Johanna Rothman writes about this exact issue.
Imagine you’re a project manager. You talk to your technical lead and ask how far along the team is. “Oh, we’re about 90 percent done,” he says. If you’re like most project managers, your heart sinks. You’ve been here before. Ninety percent done means the other 90 percent is left to do.
We’ll look at one of the techniques Johanna identifies in her article – and as we talk about it, we’ll overlap several of her other suggestions.
Johanna offers several tips to address this issue – and one of them reminds me of my engineer’s solution – just take a step, and to heck with the halfway stuff. We sidestep the percent complete problem, by having people report a discrete status on a smaller amount of work. Then we roll those estimates up and describe “percent of the small tasks that are completed” instead of “percent of the nebulous task that has been completed.”

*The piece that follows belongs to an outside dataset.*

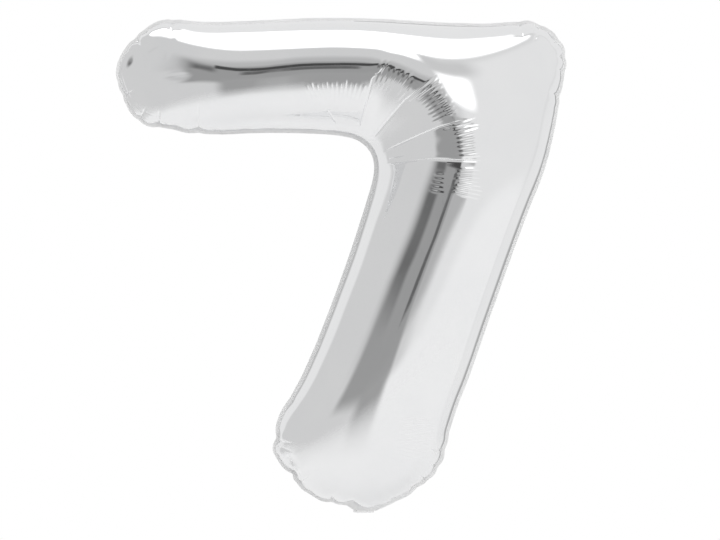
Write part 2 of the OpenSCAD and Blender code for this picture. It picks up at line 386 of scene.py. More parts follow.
def blowUp(points, faces, flat, steps, pressed, squeeze, scale=1.0):
    # lets the film settle under the gas: its threads stretch little and crowd easily
    edges, folds = edgesAndFolds(faces)
    bendAway = np.linalg.norm(flat[edges].mean(1) - blowing["bend"], axis=1)
    squeeze = squeeze[0] + (squeeze[1] - squeeze[0]) * np.exp(-(bendAway / blowing["bendReach"]) ** 4)
    edgeRest = np.linalg.norm(flat[edges[:, 0]] - flat[edges[:, 1]], axis=1)
    foldRest = np.linalg.norm(flat[folds[:, 0]] - flat[folds[:, 1]], axis=1)
    apart = foldRest > edgeRest.mean() * 0.5
    folds, foldRest = folds[apart], foldRest[apart]
    e0, e1 = np.ascontiguousarray(edges.T)
    b0, b1 = np.ascontiguousarray(folds.T)
    t0, t1, t2 = np.ascontiguousarray(faces[pressed].T)
    where = np.concatenate([e0, b0, t0, e1, b1, t1, t2])
    x = np.ascontiguousarray(points.T)
    count = x.shape[1]
    push = blowing["pressure"] / 6 * scale
    inverseEdge, inverseFold = 1 / edgeRest, 1 / foldRest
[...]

If people estimate tasks in large chunks (like weeks or months), then when you ask for updates, they can give you an arbitrary percentage complete. Johanna suggests having developers break up their larger tasks into daily tasks. In our experience, when building a detailed estimate from the bottom up, all of your tasks should be between 2 and 8 hours. If a task is shorter than 2 hours, you’re becoming inefficient – the time spent tracking the deliverable becomes too burdensome. And if the task is longer than 8 hours, then you really aren’t getting a way from the percent complete idea. This has been very effective for us in projects with both junior and senior people, and in projects with all sorts of deliverables.
Here’s the interesting part. Every contributor, working against a set of these 2 to 8 hour deliverables reports them as complete or incomplete – not with a percentage. Anything less than completely done is simply tracked as “not done.” Think of it as moving from an analog to a digital world. Instead of a week-long task like “Secure the website from hackers” you would create multiple tasks like “Whitelist all displays of user generated content” and “Implement SQL-Injection protection.” For a large site, you might have to break this down further, perhaps by areas of the site, etc.
Rolling these discrete estimates up gives you a top-level percentage complete. But by breaking it up into discrete deliverables that are independently complete or incomplete, you prevent the “almost there” problem. Eventually, there is only one step left – and you just take it.
Armed with this approach for task-tracking, you can become even more effective by using the burndown technique popularized in the scrum world for tracking projects. We’ve used this very effectively as a means to help new business analysts manage some large requirements deliverables on a high-profile project. The new analysts did not have experience in estimation of their tasks, and the project manager did not have confidence in, or visibility of their progress. By introducing burndown for managing requirements deliverables (use case and activity diagram development and validation), we simultaneously improved the ability of the team to communicate and estimate status.
Johanna also suggests using rolling wave planning to track these detailed level tasks. And this is important – the further you look into the future, the more changes there will be to the plan before you get to the future. And therefore the more likely that your planning work will be discarded, as you are asked to do something different. So only do the detailed planning one release out. Do higher level planning across all the releases. And then establish a process and expectations for how changes to the plan will be managed.
When people report the percentage complete of a single task, that estimate is suspect because of the hard-to-nail-down definition of almost done. When people report the completion of multiple tasks, we can then quantitatively add those up to provide a reliable percentage complete estimate of a set of tasks.
This approach provides for more reliable reporting, and a better feedback loop (helping the estimators get better at estimating). A side benefit is that the decomposition of large tasks forces or reinforces (depending on how you think about it) the act of decomposing larger tasks into smaller, actionable activities.